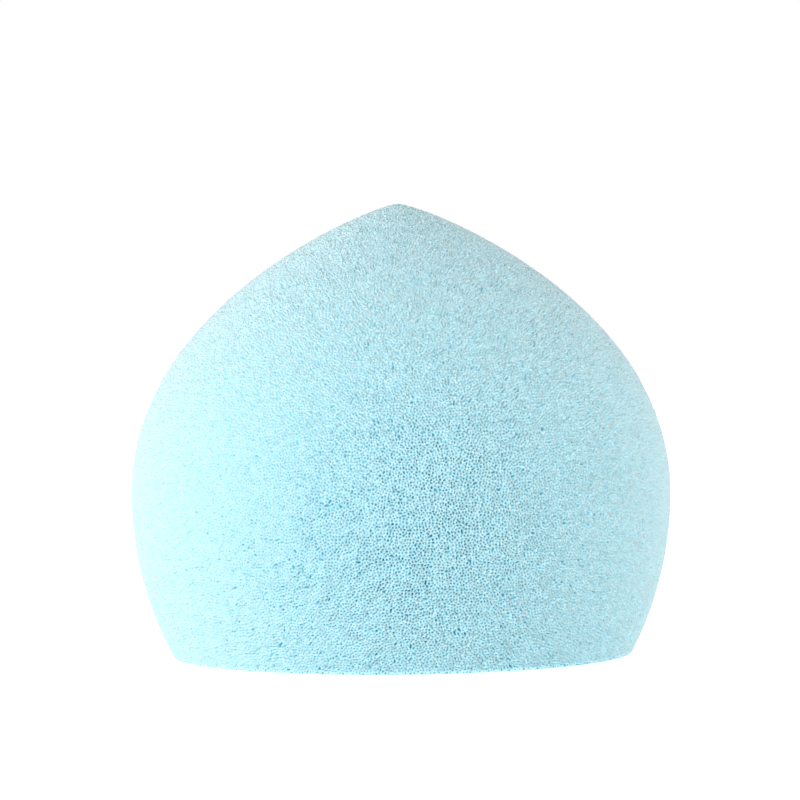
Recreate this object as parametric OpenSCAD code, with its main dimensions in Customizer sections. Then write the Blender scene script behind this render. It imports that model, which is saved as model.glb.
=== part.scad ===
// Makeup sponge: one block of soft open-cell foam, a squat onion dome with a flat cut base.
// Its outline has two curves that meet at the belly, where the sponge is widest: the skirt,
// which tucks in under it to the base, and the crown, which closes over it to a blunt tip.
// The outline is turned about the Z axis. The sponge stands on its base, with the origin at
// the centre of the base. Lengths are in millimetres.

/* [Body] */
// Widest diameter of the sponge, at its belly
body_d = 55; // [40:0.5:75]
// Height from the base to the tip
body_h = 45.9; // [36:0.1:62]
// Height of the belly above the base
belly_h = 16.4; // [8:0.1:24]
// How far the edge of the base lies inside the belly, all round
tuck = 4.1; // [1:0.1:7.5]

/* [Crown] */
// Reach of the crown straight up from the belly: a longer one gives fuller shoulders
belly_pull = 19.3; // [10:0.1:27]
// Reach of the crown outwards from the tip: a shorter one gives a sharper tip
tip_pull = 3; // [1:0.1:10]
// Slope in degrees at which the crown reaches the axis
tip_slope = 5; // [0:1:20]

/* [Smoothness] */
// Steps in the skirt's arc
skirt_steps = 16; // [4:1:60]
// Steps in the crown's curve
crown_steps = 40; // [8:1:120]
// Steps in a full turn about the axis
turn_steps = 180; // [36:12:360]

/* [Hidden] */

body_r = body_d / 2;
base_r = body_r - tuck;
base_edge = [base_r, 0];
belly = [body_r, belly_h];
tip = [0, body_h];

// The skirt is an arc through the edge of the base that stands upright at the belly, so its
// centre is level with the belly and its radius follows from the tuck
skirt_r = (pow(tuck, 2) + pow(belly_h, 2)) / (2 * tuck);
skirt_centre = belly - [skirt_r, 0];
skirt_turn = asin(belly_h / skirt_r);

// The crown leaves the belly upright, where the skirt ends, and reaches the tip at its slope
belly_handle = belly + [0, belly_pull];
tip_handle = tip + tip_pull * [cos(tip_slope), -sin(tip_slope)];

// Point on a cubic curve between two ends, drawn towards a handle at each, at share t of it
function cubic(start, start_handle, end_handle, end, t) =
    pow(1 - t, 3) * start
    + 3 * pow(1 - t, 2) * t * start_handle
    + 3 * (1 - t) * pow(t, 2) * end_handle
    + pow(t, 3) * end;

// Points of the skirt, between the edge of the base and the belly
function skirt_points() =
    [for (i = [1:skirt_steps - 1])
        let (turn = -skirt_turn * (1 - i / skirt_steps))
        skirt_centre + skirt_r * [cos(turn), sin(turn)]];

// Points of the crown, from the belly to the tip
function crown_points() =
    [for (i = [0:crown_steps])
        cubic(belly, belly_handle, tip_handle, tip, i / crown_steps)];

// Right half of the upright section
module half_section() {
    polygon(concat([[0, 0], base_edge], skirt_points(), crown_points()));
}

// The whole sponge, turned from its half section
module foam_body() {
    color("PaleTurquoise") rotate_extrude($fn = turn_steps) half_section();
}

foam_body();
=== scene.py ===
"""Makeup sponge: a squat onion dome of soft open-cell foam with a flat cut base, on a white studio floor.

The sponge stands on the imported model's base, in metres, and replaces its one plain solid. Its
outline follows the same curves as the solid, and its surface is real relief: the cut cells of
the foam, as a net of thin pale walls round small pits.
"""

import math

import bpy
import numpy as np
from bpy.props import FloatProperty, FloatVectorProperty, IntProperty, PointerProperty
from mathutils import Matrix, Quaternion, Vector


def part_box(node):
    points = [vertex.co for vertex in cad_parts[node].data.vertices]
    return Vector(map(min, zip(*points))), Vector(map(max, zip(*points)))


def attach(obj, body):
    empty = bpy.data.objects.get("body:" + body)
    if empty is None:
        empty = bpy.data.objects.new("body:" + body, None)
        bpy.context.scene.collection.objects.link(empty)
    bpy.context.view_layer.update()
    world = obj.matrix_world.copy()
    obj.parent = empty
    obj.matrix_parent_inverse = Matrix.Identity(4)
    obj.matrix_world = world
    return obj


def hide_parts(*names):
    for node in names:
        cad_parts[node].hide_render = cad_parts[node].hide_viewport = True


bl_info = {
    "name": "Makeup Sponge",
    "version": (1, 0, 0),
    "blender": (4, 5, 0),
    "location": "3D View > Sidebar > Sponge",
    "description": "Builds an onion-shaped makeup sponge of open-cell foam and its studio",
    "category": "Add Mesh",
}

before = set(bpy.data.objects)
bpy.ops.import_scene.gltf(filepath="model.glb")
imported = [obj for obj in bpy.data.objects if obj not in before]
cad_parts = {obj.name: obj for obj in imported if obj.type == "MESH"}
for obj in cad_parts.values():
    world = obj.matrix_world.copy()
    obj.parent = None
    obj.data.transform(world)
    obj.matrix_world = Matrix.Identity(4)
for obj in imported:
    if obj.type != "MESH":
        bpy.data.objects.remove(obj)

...

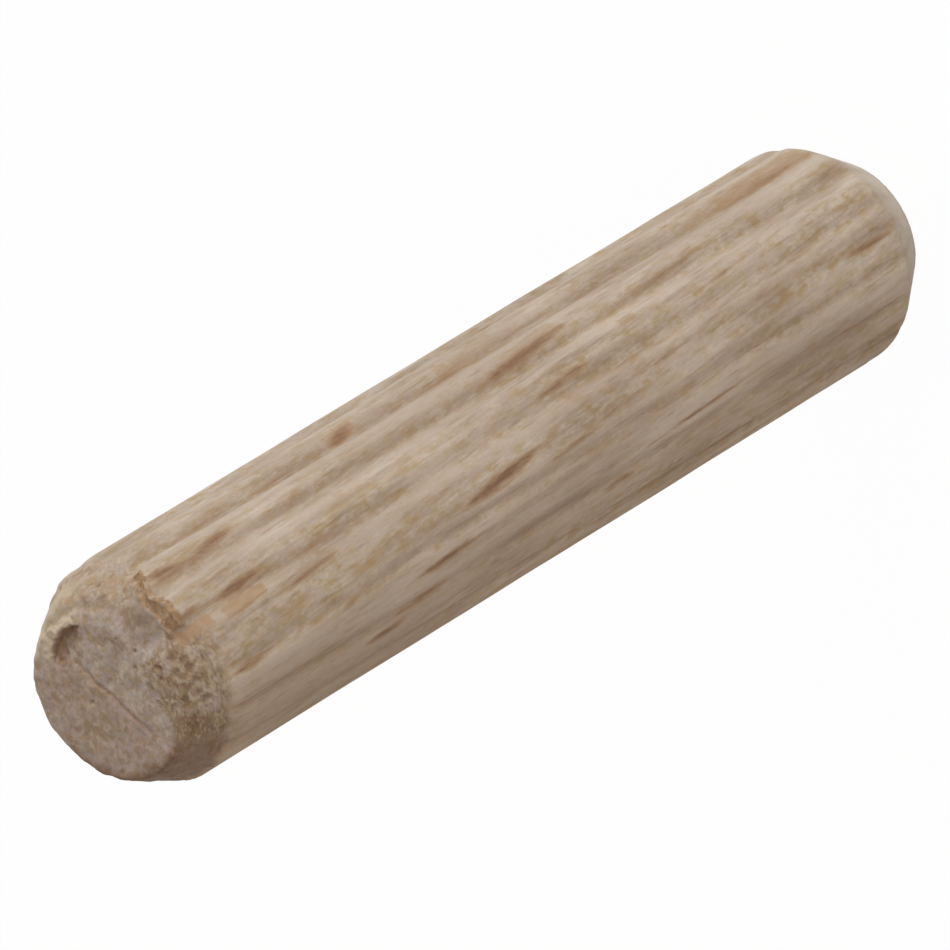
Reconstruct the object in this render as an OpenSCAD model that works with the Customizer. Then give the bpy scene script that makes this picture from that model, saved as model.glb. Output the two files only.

WRITTEN INSTRUCTION: In the material above, find each line that contains the word "data", and select it.

EXERCISE OUTPUT:
    points = [vertex.co for vertex in cad_parts[node].data.vertices]
    empty = bpy.data.objects.get("body:" + body)
        empty = bpy.data.objects.new("body:" + body, None)
before = set(bpy.data.objects)
imported = [obj for obj in bpy.data.objects if obj not in before]
    obj.data.transform(world)
        bpy.data.objects.remove(obj)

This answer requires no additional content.